Give back the line where "Reconstruct the object" appears and all the lines after it until the listing ends, unchanged and with nothing else.

§ **Given entries**:
· · · · ·

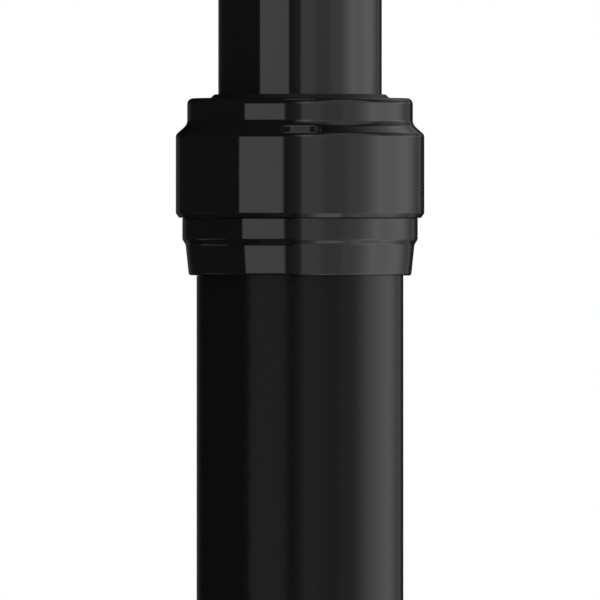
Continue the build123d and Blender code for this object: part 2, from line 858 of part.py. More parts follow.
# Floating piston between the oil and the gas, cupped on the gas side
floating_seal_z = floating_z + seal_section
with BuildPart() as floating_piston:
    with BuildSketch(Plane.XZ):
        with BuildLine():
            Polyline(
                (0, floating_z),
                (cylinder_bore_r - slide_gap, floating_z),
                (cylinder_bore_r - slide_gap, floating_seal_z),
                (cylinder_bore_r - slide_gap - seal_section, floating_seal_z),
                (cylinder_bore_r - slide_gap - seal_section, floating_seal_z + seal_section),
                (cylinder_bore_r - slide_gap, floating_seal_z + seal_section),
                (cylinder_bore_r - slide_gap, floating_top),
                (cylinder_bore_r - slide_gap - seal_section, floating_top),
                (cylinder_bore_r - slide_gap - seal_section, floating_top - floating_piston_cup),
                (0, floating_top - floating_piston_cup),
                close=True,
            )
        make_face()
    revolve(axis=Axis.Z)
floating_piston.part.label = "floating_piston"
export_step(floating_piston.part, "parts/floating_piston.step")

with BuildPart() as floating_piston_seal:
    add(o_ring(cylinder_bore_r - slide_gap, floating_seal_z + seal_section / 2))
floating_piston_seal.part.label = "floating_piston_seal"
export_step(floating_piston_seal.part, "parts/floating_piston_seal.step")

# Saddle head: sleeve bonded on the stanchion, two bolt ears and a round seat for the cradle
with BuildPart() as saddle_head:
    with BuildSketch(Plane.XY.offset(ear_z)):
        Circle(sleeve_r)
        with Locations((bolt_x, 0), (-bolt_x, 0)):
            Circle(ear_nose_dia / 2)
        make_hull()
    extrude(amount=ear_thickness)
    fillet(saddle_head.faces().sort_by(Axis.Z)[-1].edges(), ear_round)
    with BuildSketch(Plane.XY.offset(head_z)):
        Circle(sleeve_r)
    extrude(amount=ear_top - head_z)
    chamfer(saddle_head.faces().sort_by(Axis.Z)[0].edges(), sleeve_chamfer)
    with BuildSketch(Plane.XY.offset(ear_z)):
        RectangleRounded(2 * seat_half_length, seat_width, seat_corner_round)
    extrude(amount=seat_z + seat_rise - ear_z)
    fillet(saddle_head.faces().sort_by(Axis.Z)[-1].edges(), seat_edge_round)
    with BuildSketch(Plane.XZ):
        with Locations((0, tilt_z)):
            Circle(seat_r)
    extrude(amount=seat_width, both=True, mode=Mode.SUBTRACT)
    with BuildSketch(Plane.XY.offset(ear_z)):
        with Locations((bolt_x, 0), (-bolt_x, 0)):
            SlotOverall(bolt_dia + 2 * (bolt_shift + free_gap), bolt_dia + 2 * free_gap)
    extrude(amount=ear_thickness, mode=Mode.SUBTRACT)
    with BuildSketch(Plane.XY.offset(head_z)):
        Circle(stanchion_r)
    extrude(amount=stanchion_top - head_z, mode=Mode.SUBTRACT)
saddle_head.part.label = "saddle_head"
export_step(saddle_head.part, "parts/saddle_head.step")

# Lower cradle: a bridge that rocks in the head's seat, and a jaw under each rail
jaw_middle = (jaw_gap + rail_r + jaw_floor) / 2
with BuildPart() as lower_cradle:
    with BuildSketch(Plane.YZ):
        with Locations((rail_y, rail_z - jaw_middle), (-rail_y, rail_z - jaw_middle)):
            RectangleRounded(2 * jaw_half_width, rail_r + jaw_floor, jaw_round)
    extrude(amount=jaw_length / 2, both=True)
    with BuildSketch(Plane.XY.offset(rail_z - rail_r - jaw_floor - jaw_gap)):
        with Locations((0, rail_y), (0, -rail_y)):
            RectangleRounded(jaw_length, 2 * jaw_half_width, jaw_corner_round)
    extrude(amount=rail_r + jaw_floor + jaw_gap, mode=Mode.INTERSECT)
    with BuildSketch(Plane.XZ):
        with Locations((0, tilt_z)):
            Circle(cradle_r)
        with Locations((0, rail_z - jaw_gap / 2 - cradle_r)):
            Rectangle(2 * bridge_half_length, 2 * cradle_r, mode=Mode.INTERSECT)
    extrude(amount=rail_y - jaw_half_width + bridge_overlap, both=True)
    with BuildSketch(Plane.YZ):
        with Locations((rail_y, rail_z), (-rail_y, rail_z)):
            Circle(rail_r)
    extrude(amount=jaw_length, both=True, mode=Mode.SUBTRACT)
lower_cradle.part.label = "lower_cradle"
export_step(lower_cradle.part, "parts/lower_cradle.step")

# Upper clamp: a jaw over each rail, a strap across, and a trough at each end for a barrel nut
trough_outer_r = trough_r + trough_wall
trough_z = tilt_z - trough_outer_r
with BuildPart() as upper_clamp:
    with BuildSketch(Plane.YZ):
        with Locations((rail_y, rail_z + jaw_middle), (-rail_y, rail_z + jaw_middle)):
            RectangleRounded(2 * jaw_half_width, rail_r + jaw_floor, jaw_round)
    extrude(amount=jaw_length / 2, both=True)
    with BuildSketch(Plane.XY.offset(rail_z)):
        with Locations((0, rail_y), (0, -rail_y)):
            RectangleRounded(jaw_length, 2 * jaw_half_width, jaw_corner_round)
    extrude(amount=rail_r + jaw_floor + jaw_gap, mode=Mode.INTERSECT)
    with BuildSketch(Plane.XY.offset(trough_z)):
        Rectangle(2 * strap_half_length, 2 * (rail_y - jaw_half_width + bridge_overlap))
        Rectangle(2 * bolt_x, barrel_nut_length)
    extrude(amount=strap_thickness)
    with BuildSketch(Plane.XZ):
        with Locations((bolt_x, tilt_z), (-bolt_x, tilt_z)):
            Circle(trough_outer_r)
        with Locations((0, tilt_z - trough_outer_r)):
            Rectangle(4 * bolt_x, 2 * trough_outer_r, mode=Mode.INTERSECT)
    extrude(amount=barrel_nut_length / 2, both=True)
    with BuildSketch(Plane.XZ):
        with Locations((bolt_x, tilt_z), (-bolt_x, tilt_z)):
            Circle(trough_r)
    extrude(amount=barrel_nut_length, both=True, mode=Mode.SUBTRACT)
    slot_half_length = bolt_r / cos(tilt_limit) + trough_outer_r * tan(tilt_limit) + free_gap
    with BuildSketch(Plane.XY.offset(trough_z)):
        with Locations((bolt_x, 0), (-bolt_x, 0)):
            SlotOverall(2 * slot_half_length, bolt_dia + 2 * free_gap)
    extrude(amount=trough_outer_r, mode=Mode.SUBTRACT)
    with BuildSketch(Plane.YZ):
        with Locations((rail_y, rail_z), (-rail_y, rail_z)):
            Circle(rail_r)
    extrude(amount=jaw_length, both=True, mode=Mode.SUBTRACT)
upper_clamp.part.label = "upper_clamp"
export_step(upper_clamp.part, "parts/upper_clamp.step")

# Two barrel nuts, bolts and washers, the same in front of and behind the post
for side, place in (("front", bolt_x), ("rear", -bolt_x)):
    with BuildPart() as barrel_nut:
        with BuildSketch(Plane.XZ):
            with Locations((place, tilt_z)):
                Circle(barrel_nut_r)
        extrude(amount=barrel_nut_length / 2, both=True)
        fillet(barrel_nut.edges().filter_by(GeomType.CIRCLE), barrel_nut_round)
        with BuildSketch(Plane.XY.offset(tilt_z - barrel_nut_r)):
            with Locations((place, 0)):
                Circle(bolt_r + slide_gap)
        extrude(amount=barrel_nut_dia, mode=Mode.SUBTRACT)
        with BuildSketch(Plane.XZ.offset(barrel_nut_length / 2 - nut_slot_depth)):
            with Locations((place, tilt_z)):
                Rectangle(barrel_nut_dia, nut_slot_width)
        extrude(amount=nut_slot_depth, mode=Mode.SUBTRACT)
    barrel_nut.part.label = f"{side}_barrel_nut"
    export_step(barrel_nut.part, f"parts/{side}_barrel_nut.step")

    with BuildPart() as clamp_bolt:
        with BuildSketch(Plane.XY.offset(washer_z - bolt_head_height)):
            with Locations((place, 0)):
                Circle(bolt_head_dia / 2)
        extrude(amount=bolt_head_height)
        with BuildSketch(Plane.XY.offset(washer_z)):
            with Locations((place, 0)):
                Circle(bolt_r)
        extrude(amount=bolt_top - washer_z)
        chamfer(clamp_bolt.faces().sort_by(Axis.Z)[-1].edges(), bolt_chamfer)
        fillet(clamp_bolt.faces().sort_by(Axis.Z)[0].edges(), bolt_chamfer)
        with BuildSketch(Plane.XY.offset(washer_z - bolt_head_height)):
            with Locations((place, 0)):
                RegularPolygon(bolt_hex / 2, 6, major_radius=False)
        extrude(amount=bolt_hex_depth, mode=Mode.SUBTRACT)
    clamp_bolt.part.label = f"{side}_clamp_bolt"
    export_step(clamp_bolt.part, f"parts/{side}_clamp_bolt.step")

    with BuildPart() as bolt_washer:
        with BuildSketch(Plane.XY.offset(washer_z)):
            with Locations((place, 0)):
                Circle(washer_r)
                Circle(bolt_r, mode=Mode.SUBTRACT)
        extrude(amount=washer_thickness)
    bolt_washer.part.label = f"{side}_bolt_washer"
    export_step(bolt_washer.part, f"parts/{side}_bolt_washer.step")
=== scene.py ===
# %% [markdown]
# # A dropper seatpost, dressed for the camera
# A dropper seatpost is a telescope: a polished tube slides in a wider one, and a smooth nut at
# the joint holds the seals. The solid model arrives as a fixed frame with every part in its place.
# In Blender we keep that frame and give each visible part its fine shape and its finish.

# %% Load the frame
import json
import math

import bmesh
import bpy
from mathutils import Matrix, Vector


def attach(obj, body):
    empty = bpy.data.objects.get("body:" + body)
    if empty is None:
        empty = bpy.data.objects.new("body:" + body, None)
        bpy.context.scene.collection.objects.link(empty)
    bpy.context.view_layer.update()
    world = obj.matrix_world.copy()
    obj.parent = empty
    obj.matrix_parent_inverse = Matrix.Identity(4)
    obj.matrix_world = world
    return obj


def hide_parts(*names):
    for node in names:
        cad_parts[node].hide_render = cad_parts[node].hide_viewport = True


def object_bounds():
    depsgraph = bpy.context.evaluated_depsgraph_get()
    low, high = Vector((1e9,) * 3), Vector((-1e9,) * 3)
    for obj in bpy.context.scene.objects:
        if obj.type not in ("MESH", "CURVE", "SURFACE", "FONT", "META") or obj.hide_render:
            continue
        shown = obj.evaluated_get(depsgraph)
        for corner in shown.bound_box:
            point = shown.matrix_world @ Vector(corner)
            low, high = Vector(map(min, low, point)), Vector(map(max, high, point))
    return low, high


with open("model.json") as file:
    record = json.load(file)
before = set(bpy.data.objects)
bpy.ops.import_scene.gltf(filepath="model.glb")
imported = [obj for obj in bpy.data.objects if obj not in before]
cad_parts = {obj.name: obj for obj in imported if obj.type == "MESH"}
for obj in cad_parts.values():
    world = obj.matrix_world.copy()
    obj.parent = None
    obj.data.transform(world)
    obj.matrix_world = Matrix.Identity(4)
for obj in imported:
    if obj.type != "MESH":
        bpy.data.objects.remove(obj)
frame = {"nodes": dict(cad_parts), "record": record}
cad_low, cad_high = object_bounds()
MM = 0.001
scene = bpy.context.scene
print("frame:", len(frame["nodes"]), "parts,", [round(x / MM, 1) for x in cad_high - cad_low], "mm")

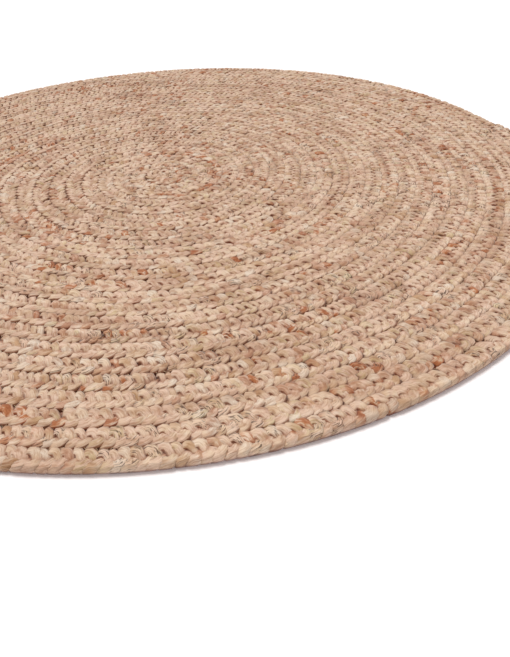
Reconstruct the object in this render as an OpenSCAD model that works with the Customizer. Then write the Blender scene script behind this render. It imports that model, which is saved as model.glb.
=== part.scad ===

· · · · ·

§ **Correct output**:
Reconstruct the object in this render as an OpenSCAD model that works with the Customizer. Then write the Blender scene script behind this render. It imports that model, which is saved as model.glb.
=== part.scad ===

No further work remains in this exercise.